John ends his letter with v21:

21 Dear children, keep yourselves from idols.

A strange verse to finish on?  Or a fitting summary?

What is an idol?  An idol is a false god.  And John says, keep yourselves away from false gods.  Our hearts are always chasing after things that aren’t the true God.

Here’s Luther on the first commandment “Thou shalt have no other gods but me.”

“What does it mean to have a god? or, what is God? Answer: A god means that from which we are to expect all good and to which we are to take refuge in all distress, so that to have a God is nothing else than to trust and believe Him from the whole heart… That now, I say, upon which you set your heart and put your trust is properly your god.

...God says: “See to it that you let Me alone be your God, and never seek another,” i.e.: Whatever you lack of good things, expect it of Me, and look to Me for it, and whenever you suffer misfortune and distress, creep and cling to Me. I, yes, I, will give you enough and help you out of every need; only let not your heart cleave to or rest in any other.”

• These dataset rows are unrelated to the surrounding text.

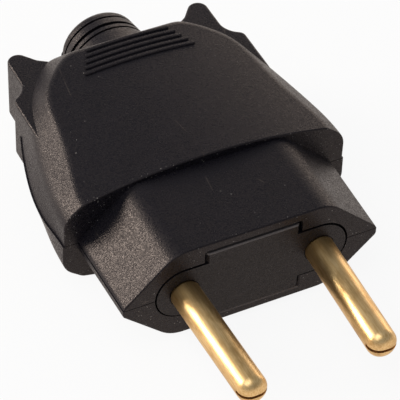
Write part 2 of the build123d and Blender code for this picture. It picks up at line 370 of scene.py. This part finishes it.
def floor_paint():
    """Pale paper that shows white to the camera and warmer in reflections, and keeps its shadow."""
    paint = Paint("pale_floor")
    direct = paint.node("ShaderNodeLightPath", {}, {}, "Is Camera Ray")
    glossy = paint.node("ShaderNodeLightPath", {}, {}, "Is Glossy Ray")
    through = paint.node("ShaderNodeLightPath", {}, {}, "Is Transmission Ray")
    share = (floor_seen * direct).either(floor_mirrored * glossy.either(through))
    paper = paint.node("ShaderNodeBsdfDiffuse", {}, {"Color": paper_white})
    tone = paint.blend(direct, warm_white, white)
    bright = paint.node("ShaderNodeEmission", {}, {"Color": tone, "Strength": 1.0})
    shown = paint.node("ShaderNodeMixShader", {}, {0: share, 1: paper, 2: bright})
    paint.node("ShaderNodeOutputMaterial", {}, {"Surface": shown})
    return paint.material


def studio_floor():
    """A round floor with a low upright rim."""
    bpy.ops.object.select_all(action="DESELECT")
    bpy.ops.mesh.primitive_circle_add(
        vertices=floor_sides, radius=floor_radius, fill_type="NGON",
        location=(0.0, 0.0, cad_box[0].z - floor_gap))
    floor = bpy.context.object
    floor.name = "floor"
    bpy.ops.object.mode_set(mode="EDIT")
    bpy.ops.mesh.select_all(action="DESELECT")
    bpy.ops.mesh.select_mode(type="EDGE")
    bpy.ops.mesh.select_non_manifold()
    bpy.ops.mesh.extrude_edges_move(TRANSFORM_OT_translate={"value": (0.0, 0.0, floor_wall)})
    bpy.ops.object.mode_set(mode="OBJECT")
    bpy.ops.object.transform_apply(location=True, rotation=False, scale=False)
    floor.data.materials.append(floor_paint())


def softbox(name, direction, distance, width, height, brightness, colour):
    """A flat lamp that faces the plug and stays out of the picture."""
    lamp = bpy.data.lights.new(name, "AREA")
    lamp.shape = "RECTANGLE"
    lamp.size = width
    lamp.size_y = height
    lamp.energy = brightness * math.pi * width * height
    lamp.color = colour
    stand = bpy.data.objects.new(name, lamp)
    bpy.context.scene.collection.objects.link(stand)
    towards = Vector(direction).normalized()
    stand.location = camera_aim + towards * distance
    stand.rotation_mode = "QUATERNION"
    stand.rotation_quaternion = (-towards).to_track_quat("-Z", "Y")
    stand.visible_camera = False


def studio_light():
    """A warm key from the rear left, a soft lamp overhead, a warm rim from the rear right, a pale room."""
    softbox("key", direction=(-0.70, 0.62, 0.33), distance=0.60, width=0.26, height=0.20,
            brightness=17.5, colour=(1.0, 0.90, 0.80))
    softbox("overhead", direction=(-0.50, -0.10, 1.0), distance=0.90, width=0.70, height=0.70,
            brightness=1.6, colour=(1.0, 1.0, 1.0))
    softbox("rim", direction=(0.70, 0.72, 0.24), distance=0.80, width=1.00, height=0.34,
            brightness=1.4, colour=(1.0, 0.82, 0.68))
    world = bpy.data.worlds.new("room")
    world.use_nodes = True
    room = world.node_tree.nodes["Background"]
    room.inputs["Color"].default_value = room_white
    room.inputs["Strength"].default_value = room_strength
    bpy.context.scene.world = world


def place_camera():
    """The photograph's viewpoint: from the front left and above, rolled a little."""
    view = Vector((
        math.sin(camera_heading) * math.cos(camera_drop),
        math.cos(camera_heading) * math.cos(camera_drop),
        -math.sin(camera_drop),
    ))
    eye = bpy.data.cameras.new("camera")
    eye.lens = camera_lens
    eye.clip_start = camera_nearest
    camera = bpy.data.objects.new("camera", eye)
    bpy.context.scene.collection.objects.link(camera)
    camera.location = camera_aim - view * camera_distance
    camera.rotation_mode = "QUATERNION"
    level = view.to_track_quat("-Z", "Y")
    camera.rotation_quaternion = level @ Quaternion((0.0, 0.0, 1.0), camera_roll)
    bpy.context.scene.camera = camera


dress_pieces()
place_camera()
studio_floor()
studio_light()
bpy.context.scene.view_settings.view_transform = "Standard"
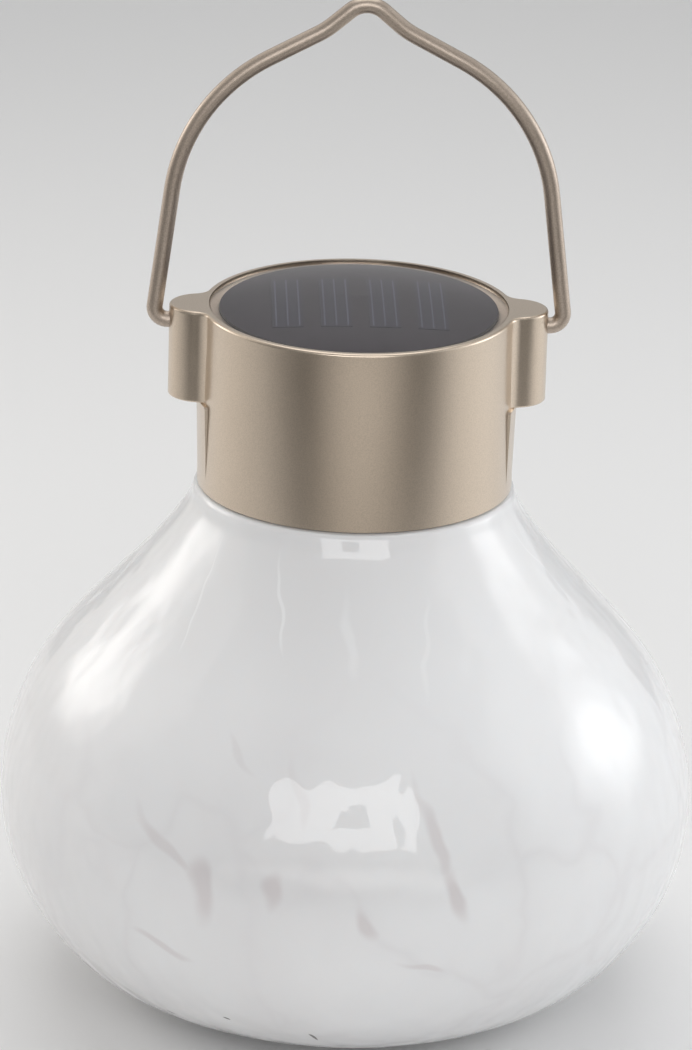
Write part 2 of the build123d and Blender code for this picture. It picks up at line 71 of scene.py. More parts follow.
# ---------------------------------------------------------------- globe, in millimetres
GLOBE_OUTLINE = [  # radius, height: from the foot to the shoulder under the cap
    (28.5, 0.0),
    (30.4, 0.35),
    (41.7, 4.0),
    (53.8, 10.4),
    (63.3, 20.9),
    (69.0, 34.3),
    (69.8, 46.5),
    (66.5, 61.0),
    (60.0, 72.8),
    (50.2, 83.8),
    (40.9, 94.2),
    (34.9, 102.4),
    (32.4, 107.2),
    (31.7, 108.5),
    (30.4, 108.85),
]
PUNT_RADIUS = 20.0
PUNT_RISE = 2.0
NECK_RADIUS = 25.5
NECK_BORE = 22.9
NECK_FILLET = 2.0
SHOULDER = 108.85
WALL = 3.2
GLOBE_SEGMENTS = 288
OUTLINE_STEPS = 190
PUNT_STEPS = 12
FILLET_STEPS = 8
LIP_CHAMFER = 0.6
INSIDE_TOP = 100.0  # height at which the wall's offset gives way to the neck's bore
BORE_START = 2.0  # below the shoulder

SWELL = (0.55, 26.0)  # depth, and scale per metre, of the blown unevenness
RIPPLE = (0.10, 75.0)
NECK_STREAK_DEPTH = 0.16
NECK_STREAK_START = 60.0  # height where the streaks of the neck begin to show
NECK_STREAK_RISE = 45.0  # and how much higher they are at full depth
FOOT_FADE = 6.0
SKIRT_FADE = 4.0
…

How should we keep ourselves from false gods?  Look to the true God.  Who is the true God?  Verse 20: Jesus Christ is the true God and eternal life.

He defines our standing with God, He defines sin and righteousness, He defines God.

Lack confidence?

Struggle to pray?

Unsure how to help fellow strugglers?

Heart wandering?

We know what to do.  Look to Christ again: He is the true God and eternal life.

0 thoughts on “1 John 5:13-21 sermon

  1. Pedro

    Loved it! This sermon made so much sense! And it's been influencing my thinking so far this week - easy to recall the main points, and applications flow from them too - thanks!

  2. theoldadam

    Thanks, Glen! And thanks for the Luther quote.

    When Luther had doubts he looked outside of himself to the promises of God (particularly Baptism). In that act (Baptism), God promised to be Luther's He makes the same promise to us.